In Trinity County, which so far has had only three people test positive for COVID-19, Sheriff Tim Saxon said CDCR had given the county “advanced notification of the release of three convicted inmates.” Similar to Humboldt and Mendocino County, Sheriff Saxon described Trinity County enlisting the Trinity County Probation Department to collaborate with Trinity County Public Health on “mitigation processes and procedures for these persons that will include coordinating basic needs such as housing, transportation, and supervision and wrap-around services that [may] be required.”
In an interview earlier this month before the state had transferred care of inmates to Trinity County, Sheriff Saxon shared, “The three inmates being released early to Trinity County each have several prior felony convictions. However, the criteria used by CDCR to select inmates for early release only account for the charges they are currently serving time. Previous convictions, no matter what the crimes, are not being considered. Trinity County Probation Department related that CDCR uses the standard California Static Risk Assessment (CSRA) tool as the determination of risk.
Emerald County public health officers reported collaborating with CDCR and local law enforcement entities to transition released inmates into their counties while maintaining safety. Mendocino County’s Public Health Officer Dr. Noemi Doohan advised county officials that any inmates being brought into their jurisdiction should be “quarantined for 14 days if they were having an outbreak from their prison where they originate.” She also suggested that Public Health actively monitors the health of these individuals while in quarantine/isolation housing.
Humboldt County’s Public Health Officer Dr. Teresa Frankovich said Humboldt County was generally being informed by CDCR “ if there is someone who has either tested positive or somebody who has a potential exposure or is coming from a facility where they’ve had outbreaks.” Like Doohan, Frankovich also emphasized the importance of providing housing to these individuals for isolation or quarantine to protect the public.
Mendocino County Chief Probation Officer Izen Locatelli explained late last week that in his most recent communications with the CDCR regarding pandemic protocols if an inmate is considered for expedited released tests positive for COVID-19, they will not be released. The state did make it clear to Locatelli that in the circumstances of an inmate being naturally released (having served the totality of their sentence) testing positive for COVID-19, the prison would release them because they cannot “legally hold anyone past their sentence.”
Typically Locatelli says he has seen that the CDCR is testing any inmate that had a known direct exposure to COVID-19 or if they are “coming from a COVID-19 hotspot.” Even though CDCR is conducting these tests, Locatelli said Mendocino County Public Health orders dictate that these individuals are quarantined for fourteen days upon entering its boundaries.
Locatelli described this 14-day quarantine as just one of the “terms and conditions for an inmate in the COVID-19 era.” He described some inmates as extremely appreciative of the lodging and food because they “had no plan.” Conversely, Locatelli has experienced released inmates “furious they have to quarantine and I just simply tell them, ‘This has to be better than San Quentin.’”
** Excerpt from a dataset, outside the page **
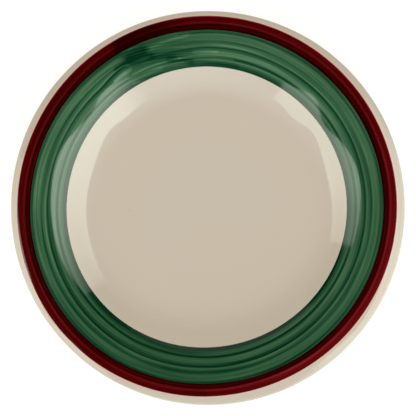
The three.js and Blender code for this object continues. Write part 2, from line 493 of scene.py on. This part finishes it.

When asked whether the early release of inmates could compromise public safety, Locatelli spoke candidly, saying, “These inmates were always going to be released. They’re just getting out 6-12 months early because of COVID.” He described himself as “being in the business of rehabilitation and redemption, so releasing them early puts more pressure on me to rehabilitate them faster.” Ultimately, Locatelli said he was working hard, “trying to make the best of a bad situation, smooth this for the community and the offenders.”
As the Emerald Counties await more inmates being released to their jurisdictions, it remains to be seen if all three counties will be able to integrate the released inmates safely back into the local communities.